### Recorded information
◆ ◆ ◆ ◆ ◆ ◆ ◆
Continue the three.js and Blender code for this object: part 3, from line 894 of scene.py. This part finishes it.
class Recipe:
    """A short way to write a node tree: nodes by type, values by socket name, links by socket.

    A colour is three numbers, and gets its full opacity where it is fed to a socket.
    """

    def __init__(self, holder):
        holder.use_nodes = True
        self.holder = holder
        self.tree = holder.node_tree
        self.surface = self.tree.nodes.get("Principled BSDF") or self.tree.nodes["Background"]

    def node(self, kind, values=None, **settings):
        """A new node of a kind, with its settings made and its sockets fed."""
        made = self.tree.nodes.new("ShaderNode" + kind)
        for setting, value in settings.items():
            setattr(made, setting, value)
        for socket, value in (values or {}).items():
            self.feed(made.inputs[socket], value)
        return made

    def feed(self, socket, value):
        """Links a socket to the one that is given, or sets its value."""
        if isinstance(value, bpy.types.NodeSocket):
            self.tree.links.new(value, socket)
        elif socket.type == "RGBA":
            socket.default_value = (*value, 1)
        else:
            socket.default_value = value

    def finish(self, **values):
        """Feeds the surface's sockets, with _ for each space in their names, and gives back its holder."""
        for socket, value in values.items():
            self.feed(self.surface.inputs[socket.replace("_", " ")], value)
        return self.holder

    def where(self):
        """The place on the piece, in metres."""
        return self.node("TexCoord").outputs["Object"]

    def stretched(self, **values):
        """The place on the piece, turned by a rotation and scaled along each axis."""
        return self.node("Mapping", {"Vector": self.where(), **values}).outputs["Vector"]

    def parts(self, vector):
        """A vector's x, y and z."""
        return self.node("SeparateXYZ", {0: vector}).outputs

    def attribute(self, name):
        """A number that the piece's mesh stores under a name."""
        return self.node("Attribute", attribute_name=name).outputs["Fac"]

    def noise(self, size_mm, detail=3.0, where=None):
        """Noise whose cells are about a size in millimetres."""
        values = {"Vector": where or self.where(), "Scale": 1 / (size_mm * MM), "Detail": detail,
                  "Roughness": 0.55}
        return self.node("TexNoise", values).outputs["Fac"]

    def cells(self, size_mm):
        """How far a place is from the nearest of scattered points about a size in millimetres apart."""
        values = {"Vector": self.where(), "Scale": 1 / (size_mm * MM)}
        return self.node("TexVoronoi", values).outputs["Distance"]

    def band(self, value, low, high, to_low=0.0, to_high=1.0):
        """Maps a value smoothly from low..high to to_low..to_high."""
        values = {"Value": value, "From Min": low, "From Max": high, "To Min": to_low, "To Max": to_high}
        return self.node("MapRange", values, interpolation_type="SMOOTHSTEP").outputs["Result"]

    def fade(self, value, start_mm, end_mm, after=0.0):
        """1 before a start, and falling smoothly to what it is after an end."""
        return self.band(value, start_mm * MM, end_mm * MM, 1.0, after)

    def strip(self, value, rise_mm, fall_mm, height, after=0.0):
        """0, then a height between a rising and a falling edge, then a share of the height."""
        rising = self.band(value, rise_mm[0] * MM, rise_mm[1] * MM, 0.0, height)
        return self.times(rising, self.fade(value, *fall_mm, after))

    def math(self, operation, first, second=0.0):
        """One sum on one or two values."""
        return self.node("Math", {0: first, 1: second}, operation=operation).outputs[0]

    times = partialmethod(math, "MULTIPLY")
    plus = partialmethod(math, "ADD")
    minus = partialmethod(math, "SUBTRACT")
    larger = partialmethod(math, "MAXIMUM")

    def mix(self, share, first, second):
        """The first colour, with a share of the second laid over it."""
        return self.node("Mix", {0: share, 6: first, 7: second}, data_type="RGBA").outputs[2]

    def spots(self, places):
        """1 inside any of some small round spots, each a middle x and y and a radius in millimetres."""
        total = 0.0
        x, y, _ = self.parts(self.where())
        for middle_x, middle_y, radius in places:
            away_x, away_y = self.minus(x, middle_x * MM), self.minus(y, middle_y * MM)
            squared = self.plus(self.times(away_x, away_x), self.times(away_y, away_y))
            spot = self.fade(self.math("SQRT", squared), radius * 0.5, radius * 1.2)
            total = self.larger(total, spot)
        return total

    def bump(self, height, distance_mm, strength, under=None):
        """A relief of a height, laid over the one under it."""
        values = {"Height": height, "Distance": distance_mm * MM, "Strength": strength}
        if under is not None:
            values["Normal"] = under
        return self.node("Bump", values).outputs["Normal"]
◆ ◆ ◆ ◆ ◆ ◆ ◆
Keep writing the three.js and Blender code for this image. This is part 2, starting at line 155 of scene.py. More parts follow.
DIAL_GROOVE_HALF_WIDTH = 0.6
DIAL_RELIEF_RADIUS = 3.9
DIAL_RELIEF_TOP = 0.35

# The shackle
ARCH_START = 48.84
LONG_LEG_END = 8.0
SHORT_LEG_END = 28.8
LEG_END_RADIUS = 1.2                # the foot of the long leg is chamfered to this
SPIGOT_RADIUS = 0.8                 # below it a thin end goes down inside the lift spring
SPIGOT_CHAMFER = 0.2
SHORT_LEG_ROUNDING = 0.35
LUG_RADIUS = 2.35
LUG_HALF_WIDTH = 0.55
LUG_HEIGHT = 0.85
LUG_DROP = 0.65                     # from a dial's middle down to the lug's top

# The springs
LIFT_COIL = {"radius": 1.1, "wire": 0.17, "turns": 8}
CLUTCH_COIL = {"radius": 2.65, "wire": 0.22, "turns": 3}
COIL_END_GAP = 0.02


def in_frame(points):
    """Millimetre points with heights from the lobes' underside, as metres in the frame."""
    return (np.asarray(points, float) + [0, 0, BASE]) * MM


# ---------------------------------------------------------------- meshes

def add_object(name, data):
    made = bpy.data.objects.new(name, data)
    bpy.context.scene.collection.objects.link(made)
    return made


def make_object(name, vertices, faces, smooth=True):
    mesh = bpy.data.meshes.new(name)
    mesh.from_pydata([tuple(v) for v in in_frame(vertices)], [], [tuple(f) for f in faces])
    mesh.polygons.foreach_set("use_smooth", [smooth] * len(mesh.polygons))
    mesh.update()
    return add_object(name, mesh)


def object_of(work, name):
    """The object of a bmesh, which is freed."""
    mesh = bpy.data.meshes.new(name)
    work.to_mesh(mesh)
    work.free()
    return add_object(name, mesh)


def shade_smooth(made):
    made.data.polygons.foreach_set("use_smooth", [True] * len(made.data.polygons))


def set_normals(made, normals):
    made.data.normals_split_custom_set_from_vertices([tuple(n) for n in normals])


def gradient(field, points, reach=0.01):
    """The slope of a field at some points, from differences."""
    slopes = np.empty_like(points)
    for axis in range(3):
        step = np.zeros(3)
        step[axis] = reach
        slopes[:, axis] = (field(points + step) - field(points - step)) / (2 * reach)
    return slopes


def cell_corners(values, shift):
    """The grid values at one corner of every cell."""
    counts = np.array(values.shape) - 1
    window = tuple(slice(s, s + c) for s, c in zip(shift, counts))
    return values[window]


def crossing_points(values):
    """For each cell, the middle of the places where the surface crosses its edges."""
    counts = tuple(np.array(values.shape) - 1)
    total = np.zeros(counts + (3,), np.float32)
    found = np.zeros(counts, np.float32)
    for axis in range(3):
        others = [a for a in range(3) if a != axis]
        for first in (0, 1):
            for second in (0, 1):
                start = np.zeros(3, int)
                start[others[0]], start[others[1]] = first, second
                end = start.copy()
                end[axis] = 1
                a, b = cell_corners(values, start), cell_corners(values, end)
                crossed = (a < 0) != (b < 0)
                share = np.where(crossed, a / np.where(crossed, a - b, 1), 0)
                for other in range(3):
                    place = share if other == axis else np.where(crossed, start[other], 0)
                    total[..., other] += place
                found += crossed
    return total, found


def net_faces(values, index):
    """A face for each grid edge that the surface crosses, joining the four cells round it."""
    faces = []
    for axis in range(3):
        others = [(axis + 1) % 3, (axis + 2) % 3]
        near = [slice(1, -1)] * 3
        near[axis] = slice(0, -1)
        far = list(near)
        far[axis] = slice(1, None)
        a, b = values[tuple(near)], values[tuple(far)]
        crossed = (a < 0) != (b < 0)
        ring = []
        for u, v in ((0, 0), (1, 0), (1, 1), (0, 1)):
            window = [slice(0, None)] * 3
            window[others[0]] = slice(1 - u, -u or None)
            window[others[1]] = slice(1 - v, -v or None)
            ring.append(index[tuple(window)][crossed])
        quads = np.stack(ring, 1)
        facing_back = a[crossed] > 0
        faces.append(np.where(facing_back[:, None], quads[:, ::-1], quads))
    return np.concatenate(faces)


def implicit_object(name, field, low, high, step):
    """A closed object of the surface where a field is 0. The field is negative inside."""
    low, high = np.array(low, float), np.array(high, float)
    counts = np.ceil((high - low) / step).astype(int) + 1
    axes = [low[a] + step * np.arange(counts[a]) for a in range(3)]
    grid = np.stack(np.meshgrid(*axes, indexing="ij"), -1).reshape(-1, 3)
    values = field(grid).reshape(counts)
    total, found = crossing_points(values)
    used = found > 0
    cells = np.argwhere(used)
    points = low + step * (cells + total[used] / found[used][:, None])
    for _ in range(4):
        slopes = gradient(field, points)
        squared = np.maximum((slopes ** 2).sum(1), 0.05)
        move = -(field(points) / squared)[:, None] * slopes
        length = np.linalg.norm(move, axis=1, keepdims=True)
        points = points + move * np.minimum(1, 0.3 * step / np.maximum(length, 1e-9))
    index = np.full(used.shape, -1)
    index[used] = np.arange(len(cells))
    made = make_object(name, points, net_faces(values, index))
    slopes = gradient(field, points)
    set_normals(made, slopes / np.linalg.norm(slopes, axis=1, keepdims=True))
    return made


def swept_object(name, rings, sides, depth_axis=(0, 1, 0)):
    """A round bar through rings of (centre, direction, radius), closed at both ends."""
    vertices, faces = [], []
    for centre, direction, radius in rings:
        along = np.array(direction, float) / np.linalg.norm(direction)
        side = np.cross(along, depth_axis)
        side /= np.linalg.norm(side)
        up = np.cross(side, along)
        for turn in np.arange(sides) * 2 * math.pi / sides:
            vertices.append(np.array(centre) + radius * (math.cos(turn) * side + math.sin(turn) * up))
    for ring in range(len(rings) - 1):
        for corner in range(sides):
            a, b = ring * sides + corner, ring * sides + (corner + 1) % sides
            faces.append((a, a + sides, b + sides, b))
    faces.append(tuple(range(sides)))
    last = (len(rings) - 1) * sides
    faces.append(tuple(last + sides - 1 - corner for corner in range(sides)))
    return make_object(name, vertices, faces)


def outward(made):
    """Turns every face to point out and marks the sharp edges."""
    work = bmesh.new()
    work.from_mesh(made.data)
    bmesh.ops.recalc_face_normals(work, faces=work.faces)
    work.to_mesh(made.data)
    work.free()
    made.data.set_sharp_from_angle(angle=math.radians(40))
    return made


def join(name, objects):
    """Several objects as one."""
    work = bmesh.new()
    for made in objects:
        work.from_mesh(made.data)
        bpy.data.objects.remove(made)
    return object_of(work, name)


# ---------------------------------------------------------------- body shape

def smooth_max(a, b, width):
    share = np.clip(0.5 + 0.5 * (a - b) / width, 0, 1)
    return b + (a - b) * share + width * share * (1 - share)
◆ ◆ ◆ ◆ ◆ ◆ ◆
### Your goal
Retype the portion of the data above that starts on the line with "Continue the three.js" and finishes on the line with "return self.holder", including both of those lines.

### In response
Continue the three.js and Blender code for this object: part 3, from line 894 of scene.py. This part finishes it.
class Recipe:
    """A short way to write a node tree: nodes by type, values by socket name, links by socket.

    A colour is three numbers, and gets its full opacity where it is fed to a socket.
    """

    def __init__(self, holder):
        holder.use_nodes = True
        self.holder = holder
        self.tree = holder.node_tree
        self.surface = self.tree.nodes.get("Principled BSDF") or self.tree.nodes["Background"]

    def node(self, kind, values=None, **settings):
        """A new node of a kind, with its settings made and its sockets fed."""
        made = self.tree.nodes.new("ShaderNode" + kind)
        for setting, value in settings.items():
            setattr(made, setting, value)
        for socket, value in (values or {}).items():
            self.feed(made.inputs[socket], value)
        return made

    def feed(self, socket, value):
        """Links a socket to the one that is given, or sets its value."""
        if isinstance(value, bpy.types.NodeSocket):
            self.tree.links.new(value, socket)
        elif socket.type == "RGBA":
            socket.default_value = (*value, 1)
        else:
            socket.default_value = value

    def finish(self, **values):
        """Feeds the surface's sockets, with _ for each space in their names, and gives back its holder."""
        for socket, value in values.items():
            self.feed(self.surface.inputs[socket.replace("_", " ")], value)
        return self.holder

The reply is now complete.